The most important thing about choosing an organizing issue is that it’s something that is winnable. Make sure that it’s something that’s clear and identifiable and something that agitates your coworkers enough to organize around.
Further reading:
- Problems vs. Situations vs. Issues
- Organizing to solve a workplace issue,
- Do’s and Don’ts for Engaging Colleagues and Supporters on a Workplace Issue,
- A Good Organizing Issue,
Form an Organizing Committee
The organizing committee (or “OC”)will be your key leaders in the campaign. Using the list you built earlier, you can piece together your organizing committee. The goal of this committee is to organize the majority of your coworkers around the issues central to your campaign.
Your organizing committee should be representative of your workplace in demographics, shifts, and departments. Ideally, it will be made of leaders, as we discussed earlier. Identifying leaders can be a slow painstaking process, especially if you are looking for leaders in groups that you yourself are not a member of, however, it’s important to recruit workers who are respected and can bring along their constituencies, because the key to winning change through collective action is having a supermajority of support. An organizing committee of 30 in a workplace of 300 workers would be a fair size.
By having an organizing conversation with these leaders around the issue you’ve identified as winnable, agitational, and shared by a majority of your coworkers you can encourage these leaders to participate in the process of forming and taking part in the work of the organizing committee.
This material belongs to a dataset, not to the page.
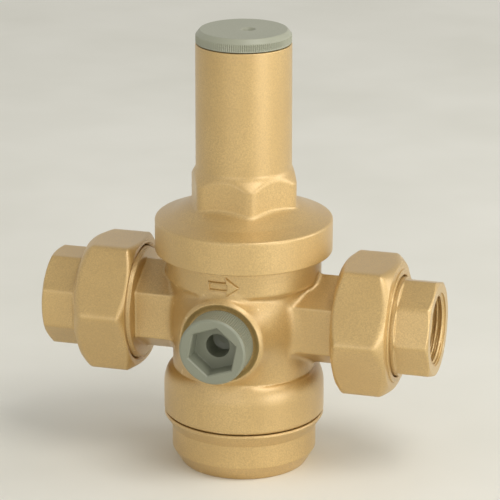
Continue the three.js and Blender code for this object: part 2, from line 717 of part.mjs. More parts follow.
// ---- Gauge port plug -----------------------------------------------------------------------
function gaugePlug() {
  const seat = -PLUG_SEAT_Y;
  const groove = -PLUG_GROOVE_Y;
  const face = -PLUG_FACE_Y;
  const limit = turned([
    [0, seat],
    [PLUG_R, seat],
    [PLUG_R, face - EDGE],
    [PLUG_R - EDGE, face],
    [0, face],
  ]);
  const head = knurled(PLUG_R, KNURL_DEPTH, PLUG_TEETH, seat, face).intersect(limit);
  const shank = turned(
    [
      [0, -PLUG_SHANK_Y],
      [PLUG_SHANK_R - EDGE, -PLUG_SHANK_Y],
      [PLUG_SHANK_R, -PLUG_SHANK_Y + EDGE],
      [PLUG_SHANK_R, groove - PLUG_GROOVE_HALF_WIDTH],
      [PLUG_SHANK_R - PLUG_GROOVE_DEPTH, groove - PLUG_GROOVE_HALF_WIDTH],
      [PLUG_SHANK_R - PLUG_GROOVE_DEPTH, groove + PLUG_GROOVE_HALF_WIDTH],
      [PLUG_SHANK_R, seat + EDGE],
      [0, seat + EDGE],
    ],
    FINE,
  );
  const plug = cut(head.add(shank), [
    prism(6, PLUG_HEX_CORNER_R, face - PLUG_HEX_DEPTH, face + 1, PLUG_HEX_TURN),
    rod(PLUG_HOLE_R, face - PLUG_HOLE_DEPTH, face, FINE),
  ]);
  return along("Y", plug);
}

// ---- Unions --------------------------------------------------------------------------------
function unionNut(side, turn) {
  const chamfered = turned([
    [0, NUT_START_X],
    [NUT_CHAMFER_R, NUT_START_X],
    [NUT_CORNER_R + EDGE, NUT_START_X + NUT_CHAMFER_LENGTH],
    [NUT_CORNER_R + EDGE, NUT_SHOULDER_X],
    [NUT_CORNER_R, NUT_SHOULDER_X],
    [NUT_CROWN_R, NUT_CROWN_X],
    [NUT_FACE_R, NUT_FACE_X],
    [NUT_RIM_R, NUT_FACE_X],
    [NUT_RIM_R, NUT_END_X],
    [0, NUT_END_X],
  ]);
  const blank = prism(6, NUT_CORNER_R, NUT_START_X, NUT_END_X, turn).intersect(chamfered);
  const nut = cut(blank, [
    rod(NUT_BORE_R, NUT_START_X - 1, NUT_LIP_X),
    rod(NUT_LIP_R, NUT_START_X, NUT_END_X + 1),
  ]);
  return along("X", nut, side);
}

function tailpiece(side, turn) {
  const collar = THREAD_END_X + 2 * GAP + GASKET_THICKNESS;
  const round = turned([
    [0, collar],
    [TAIL_COLLAR_R, collar],
    [TAIL_COLLAR_R, NUT_LIP_X - GAP],
    [TAIL_NECK_R, NUT_LIP_X - GAP],
    [TAIL_NECK_R, TAIL_FLATS_X],
    [0, TAIL_FLATS_X],
  ]);
  const ends = turned([
    [0, TAIL_FLATS_X - 1],
    [TAIL_NECK_R, TAIL_FLATS_X - 1],
    [TAIL_NECK_R, TAIL_FLATS_X],
    [TAIL_CORNER_R, TAIL_FLATS_X + TAIL_CHAMFER_LENGTH],
    [TAIL_CORNER_R + GAP, HALF_LENGTH - 2 * EDGE],
    [TAIL_FACE_R, HALF_LENGTH],
    [0, HALF_LENGTH],
  ]);
  const flats = prism(8, TAIL_CORNER_R, TAIL_FLATS_X - 1, HALF_LENGTH, turn).intersect(ends);
  const bore = turned([
    [0, collar - 1],
    [TAIL_BORE_R, collar - 1],
    [TAIL_BORE_R, HALF_LENGTH - SOCKET_DEPTH],
    [SOCKET_R, HALF_LENGTH - SOCKET_DEPTH],
    [SOCKET_R, HALF_LENGTH - SOCKET_MOUTH_DEPTH],
    [SOCKET_MOUTH_R, HALF_LENGTH - SOCKET_MOUTH_DEPTH],
    [SOCKET_MOUTH_R, HALF_LENGTH + 1],
    [0, HALF_LENGTH + 1],
  ]);
  return along("X", round.add(flats).subtract(bore), side);
}

function unionGasket(side) {
  const start = THREAD_END_X + GAP;
  return along("X", ring(GASKET_BORE_R, GASKET_R, start, start + GASKET_THICKNESS, FINE), side);
}

// ---- Assembly ------------------------------------------------------------------------------
place("body", body(), "forging");
place("bottom_cap", bottomCap(), "forging");
place(
  "bottom_cap_oring",
  torus(CAP_ORING_R, CAP_ORING_SECTION_R, (CAP_GROOVE[0] + CAP_GROOVE[1]) / 2),
  "rubber",
);
place("bonnet", bonnet(), "forging");
place("top_cap", topCap(), "plastic");
place("adjusting_screw", adjustingScrew(), "steel");
place("spring_nut", springNut(), "machined");
place("adjusting_spring", spring(), "steel");
place(
  "slip_ring",
  ring(SLIP_RING_INNER_R, DIAPHRAGM_R, PLATE_Z, RECESS_TOP_Z - GAP, FINE),
  "plastic",
);
place("diaphragm", diaphragm(), "rubber");
place("diaphragm_plate_upper", upperPlate(), "machined");
place(
  "diaphragm_plate_lower",
  ring(STEM_R + GAP, LOWER_PLATE_R, LOWER_PLATE_Z, DIAPHRAGM_Z - GAP, FINE),
  "machined",
);
place("stem", stem(), "steel");
place("stem_nut", stemNut(), "steel");
place("seat_ring", seatRing(), "steel");
place("disc_holder", discHolder(), "machined");
place("disc_seal", discSeal(), "rubber");
place("disc_nut", discNut(), "machined");
place(
  "piston_oring",
  torus(PISTON_ORING_R, PISTON_ORING_SECTION_R, (PISTON_GROOVE[0] + PISTON_GROOVE[1]) / 2),
  "rubber",
);
place("gauge_plug", gaugePlug(), "plastic");
place(
  "gauge_plug_oring",
  along("Y", torus(PLUG_ORING_R, PLUG_ORING_SECTION_R, -PLUG_GROOVE_Y)),
  "rubber",
);
for (const [end, side, nutTurn, tailTurn] of [
  ["inlet", -1, 3, 22.5], // end, side, and the turn of its nut and of its tailpiece in degrees
  ["outlet", 1, 1, 5],
]) {
  place(`union_nut_${end}`, unionNut(side, nutTurn + 90), "forging");
  place(`tailpiece_${end}`, tailpiece(side, tailTurn), "forging");
  place(`union_gasket_${end}`, unionGasket(side), "fibre");
}

export default group;
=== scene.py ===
"""Looks for a DN 20 pressure reducing valve in forged brass with union ends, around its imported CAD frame.

Lengths in this script are millimetres, and they become metres when a mesh is made. The valve's pipe axis runs
along X, its gauge port faces -Y and its adjusting axis is Z, as in the frame.
"""

import math

import bmesh
import bpy
import numpy as np
import openvdb
from mathutils import Matrix, Vector


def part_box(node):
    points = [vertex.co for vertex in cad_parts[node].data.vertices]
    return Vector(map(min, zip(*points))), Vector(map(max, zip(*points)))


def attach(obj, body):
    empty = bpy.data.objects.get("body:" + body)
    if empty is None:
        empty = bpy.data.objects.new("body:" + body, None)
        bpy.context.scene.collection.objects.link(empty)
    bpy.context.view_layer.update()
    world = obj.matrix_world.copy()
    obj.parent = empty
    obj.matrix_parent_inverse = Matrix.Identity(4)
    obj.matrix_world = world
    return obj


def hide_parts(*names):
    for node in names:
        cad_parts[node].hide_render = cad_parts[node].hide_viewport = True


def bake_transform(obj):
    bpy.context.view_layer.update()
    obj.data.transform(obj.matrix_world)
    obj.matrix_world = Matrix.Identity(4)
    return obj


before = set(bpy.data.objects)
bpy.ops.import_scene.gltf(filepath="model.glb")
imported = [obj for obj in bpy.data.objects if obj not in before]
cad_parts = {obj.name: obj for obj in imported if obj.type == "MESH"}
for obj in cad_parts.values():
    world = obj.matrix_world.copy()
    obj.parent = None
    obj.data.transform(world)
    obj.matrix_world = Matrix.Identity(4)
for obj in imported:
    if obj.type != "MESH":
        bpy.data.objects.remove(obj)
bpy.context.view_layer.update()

MM = 0.001


def box_mm(node):
    """The lowest and highest corners of a CAD node, in millimetres."""
    low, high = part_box(node)
    return np.array(low) / MM, np.array(high) / MM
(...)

The process of organizing is inherently democratic, so once the committee is assembled, meet together to form the rules you will operate under and the ways in which you will hold yourselves accountable to reaching out to your remaining coworkers and organizing them to take action.
The OC will be responsible for the strategy and tactics of the campaign moving ahead as well as the heart of the organizing work. Each member will have a responsibility to bring along the coworkers assigned to them, updating the list with notes and assessments, and implementing the tactics as decided.
Further reading:
- What’s an organizing committee? Why should I form one?
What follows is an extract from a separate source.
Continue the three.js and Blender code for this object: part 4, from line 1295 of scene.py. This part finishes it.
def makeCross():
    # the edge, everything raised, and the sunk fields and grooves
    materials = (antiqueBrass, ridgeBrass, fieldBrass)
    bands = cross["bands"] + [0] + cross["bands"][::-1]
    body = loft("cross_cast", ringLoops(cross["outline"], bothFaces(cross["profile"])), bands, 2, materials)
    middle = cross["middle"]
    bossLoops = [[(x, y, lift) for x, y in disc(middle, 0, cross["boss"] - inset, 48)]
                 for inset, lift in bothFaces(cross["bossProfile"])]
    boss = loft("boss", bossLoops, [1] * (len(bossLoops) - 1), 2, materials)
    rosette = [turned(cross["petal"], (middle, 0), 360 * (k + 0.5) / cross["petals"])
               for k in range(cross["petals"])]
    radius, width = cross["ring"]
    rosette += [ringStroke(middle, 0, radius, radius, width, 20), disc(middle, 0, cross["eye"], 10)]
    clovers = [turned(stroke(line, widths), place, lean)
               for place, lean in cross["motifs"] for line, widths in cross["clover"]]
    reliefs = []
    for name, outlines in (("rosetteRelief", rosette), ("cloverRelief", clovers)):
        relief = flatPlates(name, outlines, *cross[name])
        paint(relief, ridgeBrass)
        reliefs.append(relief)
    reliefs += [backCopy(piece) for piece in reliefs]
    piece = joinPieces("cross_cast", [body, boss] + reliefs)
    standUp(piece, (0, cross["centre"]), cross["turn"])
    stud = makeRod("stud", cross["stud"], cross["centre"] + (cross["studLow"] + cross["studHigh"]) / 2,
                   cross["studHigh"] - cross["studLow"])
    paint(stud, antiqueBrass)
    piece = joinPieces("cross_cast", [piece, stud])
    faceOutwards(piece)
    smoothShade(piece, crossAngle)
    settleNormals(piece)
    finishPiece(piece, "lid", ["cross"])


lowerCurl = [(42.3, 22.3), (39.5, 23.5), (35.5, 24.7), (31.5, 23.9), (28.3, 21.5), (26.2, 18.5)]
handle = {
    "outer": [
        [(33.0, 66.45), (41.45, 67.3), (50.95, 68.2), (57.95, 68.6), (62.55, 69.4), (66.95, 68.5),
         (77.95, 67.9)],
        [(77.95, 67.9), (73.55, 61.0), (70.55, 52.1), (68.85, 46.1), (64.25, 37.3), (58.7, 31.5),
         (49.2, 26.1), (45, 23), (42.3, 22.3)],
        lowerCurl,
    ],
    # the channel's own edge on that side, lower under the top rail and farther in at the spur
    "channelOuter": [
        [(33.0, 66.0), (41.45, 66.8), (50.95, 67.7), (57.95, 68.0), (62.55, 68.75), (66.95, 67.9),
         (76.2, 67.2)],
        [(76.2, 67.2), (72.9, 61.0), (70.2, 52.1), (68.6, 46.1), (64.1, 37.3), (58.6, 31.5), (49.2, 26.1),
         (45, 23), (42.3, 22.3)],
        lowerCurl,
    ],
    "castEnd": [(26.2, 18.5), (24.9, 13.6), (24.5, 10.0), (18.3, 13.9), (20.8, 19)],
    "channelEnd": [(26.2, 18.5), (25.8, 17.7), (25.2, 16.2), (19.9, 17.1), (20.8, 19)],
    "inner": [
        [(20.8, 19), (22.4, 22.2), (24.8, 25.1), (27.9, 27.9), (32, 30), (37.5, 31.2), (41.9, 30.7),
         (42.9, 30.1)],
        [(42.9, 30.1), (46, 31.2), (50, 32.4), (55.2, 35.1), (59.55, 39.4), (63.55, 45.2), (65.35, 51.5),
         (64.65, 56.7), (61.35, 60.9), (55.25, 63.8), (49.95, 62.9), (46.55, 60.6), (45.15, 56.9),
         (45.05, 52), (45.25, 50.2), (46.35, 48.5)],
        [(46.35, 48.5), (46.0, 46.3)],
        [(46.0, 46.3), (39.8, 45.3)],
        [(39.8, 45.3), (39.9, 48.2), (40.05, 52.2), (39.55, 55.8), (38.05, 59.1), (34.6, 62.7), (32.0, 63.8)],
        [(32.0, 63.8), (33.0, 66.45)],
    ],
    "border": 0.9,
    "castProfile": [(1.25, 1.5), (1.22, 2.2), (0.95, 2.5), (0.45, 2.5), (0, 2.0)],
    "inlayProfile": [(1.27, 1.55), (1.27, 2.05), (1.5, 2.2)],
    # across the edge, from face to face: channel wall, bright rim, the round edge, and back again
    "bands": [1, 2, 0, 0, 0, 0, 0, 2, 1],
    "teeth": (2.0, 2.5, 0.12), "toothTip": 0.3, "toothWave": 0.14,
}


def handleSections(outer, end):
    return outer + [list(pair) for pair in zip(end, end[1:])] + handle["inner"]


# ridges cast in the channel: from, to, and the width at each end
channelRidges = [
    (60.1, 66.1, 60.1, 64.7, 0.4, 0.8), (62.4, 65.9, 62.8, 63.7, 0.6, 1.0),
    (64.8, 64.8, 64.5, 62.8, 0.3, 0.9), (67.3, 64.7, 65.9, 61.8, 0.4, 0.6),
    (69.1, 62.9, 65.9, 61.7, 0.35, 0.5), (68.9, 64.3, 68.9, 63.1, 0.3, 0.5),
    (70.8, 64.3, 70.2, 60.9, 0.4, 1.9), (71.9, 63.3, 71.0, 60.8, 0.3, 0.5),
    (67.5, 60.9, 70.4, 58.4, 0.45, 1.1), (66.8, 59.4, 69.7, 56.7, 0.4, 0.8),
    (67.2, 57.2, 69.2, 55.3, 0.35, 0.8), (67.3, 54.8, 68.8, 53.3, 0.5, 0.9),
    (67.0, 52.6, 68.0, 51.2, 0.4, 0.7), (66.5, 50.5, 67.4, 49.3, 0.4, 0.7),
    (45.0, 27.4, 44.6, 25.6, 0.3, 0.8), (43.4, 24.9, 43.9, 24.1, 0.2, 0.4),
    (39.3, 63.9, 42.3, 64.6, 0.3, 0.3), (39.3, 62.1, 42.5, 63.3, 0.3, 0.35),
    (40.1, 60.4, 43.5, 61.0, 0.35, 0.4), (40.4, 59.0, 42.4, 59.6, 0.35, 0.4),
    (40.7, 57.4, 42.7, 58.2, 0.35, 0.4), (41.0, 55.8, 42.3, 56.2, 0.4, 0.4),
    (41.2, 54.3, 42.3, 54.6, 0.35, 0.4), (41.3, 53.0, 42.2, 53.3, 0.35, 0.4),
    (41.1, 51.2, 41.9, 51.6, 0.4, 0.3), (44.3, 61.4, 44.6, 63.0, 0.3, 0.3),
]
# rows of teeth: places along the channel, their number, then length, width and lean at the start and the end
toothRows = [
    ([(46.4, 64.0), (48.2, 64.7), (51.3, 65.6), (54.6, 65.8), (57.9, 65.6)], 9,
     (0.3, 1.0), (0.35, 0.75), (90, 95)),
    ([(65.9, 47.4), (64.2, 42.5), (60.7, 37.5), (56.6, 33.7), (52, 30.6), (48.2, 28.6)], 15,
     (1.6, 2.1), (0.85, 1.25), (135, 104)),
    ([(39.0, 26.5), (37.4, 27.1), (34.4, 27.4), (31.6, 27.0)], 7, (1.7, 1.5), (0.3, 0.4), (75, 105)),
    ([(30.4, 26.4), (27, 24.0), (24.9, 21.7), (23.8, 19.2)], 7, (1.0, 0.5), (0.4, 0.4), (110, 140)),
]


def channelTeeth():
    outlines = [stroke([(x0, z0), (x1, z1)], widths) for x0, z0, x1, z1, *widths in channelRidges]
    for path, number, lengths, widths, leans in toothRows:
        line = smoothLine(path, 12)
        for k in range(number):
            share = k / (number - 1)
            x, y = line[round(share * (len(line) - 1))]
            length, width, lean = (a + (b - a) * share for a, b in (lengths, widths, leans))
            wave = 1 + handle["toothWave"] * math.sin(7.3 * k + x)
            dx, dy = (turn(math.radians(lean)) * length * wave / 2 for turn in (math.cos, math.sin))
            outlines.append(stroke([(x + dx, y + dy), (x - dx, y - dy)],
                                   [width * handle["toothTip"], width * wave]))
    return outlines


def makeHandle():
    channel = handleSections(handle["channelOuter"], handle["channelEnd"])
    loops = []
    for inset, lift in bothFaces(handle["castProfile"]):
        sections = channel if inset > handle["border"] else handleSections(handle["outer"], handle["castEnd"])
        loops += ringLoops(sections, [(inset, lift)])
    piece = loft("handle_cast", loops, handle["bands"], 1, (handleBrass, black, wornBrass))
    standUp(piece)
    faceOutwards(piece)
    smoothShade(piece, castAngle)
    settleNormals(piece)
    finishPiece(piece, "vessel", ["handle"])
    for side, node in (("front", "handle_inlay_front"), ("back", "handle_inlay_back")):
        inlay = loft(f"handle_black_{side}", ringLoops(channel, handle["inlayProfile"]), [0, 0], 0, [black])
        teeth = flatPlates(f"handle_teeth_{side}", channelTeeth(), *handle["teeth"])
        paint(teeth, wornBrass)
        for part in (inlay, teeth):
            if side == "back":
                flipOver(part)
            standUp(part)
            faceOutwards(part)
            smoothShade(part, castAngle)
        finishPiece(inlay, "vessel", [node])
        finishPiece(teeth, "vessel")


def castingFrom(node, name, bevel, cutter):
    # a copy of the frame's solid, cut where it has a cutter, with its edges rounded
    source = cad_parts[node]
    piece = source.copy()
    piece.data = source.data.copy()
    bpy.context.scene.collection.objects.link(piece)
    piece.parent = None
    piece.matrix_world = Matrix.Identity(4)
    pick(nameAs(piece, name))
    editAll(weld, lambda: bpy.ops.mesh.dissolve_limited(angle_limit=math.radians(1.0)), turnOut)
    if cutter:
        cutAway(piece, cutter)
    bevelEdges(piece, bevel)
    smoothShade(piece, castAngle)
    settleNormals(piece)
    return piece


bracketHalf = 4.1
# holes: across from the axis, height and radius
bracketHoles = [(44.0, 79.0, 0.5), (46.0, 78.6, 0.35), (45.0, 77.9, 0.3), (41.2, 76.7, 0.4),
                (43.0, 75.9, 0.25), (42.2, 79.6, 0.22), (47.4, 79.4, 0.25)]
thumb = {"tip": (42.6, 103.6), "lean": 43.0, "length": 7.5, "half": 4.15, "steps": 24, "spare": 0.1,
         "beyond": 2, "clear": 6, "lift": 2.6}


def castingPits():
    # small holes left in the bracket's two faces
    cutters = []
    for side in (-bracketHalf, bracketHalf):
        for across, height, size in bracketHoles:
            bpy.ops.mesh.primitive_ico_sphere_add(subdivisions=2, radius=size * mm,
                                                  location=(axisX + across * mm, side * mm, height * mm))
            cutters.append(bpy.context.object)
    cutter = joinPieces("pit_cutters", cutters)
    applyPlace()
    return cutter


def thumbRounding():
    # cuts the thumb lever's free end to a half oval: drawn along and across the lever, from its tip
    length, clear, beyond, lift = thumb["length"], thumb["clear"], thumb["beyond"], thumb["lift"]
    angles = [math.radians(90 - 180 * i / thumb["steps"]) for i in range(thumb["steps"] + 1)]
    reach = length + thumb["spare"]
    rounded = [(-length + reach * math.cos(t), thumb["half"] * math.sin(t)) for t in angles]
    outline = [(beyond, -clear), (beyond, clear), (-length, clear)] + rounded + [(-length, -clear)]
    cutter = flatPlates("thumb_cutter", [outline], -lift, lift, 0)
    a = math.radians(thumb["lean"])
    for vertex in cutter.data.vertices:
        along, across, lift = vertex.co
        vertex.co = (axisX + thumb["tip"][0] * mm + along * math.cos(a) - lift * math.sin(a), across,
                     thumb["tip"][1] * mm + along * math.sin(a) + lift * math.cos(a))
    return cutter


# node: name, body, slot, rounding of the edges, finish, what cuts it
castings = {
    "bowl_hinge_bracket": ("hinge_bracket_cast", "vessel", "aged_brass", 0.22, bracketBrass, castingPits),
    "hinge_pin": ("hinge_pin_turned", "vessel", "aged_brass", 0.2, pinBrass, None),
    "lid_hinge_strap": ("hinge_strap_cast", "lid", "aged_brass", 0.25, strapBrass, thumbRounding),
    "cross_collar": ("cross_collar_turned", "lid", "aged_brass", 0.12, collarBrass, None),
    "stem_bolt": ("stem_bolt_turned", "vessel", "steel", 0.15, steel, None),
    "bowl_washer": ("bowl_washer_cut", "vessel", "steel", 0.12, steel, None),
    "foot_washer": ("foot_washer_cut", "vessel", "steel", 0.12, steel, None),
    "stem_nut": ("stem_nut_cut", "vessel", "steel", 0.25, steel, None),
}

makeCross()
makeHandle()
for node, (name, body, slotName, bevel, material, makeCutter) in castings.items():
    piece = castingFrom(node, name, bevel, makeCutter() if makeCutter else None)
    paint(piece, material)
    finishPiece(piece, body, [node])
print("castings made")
- USW handbook for a volunteer organizing committee (pdf)
- Emergency Workplace Organizing Guide
What’s Next
Now you are set to execute and win campaigns as an organizing committee. You can decide on tactics like a letter or march on the boss, you can work to form your own union, and continue the process of talking to, assessing, and building solidarity with your coworkers by taking collective action to fix the issues in your workplace. Just know that, it is neither a simple or easy process. The system is rigged against workers, both in winning the protections of a union, and in exercising their rights together. Un-rigging the system must be every organizer’s long term goal, but the strongest defense you have day to day is the solidarity and support of your coworkers.
Stronger together, not one step back!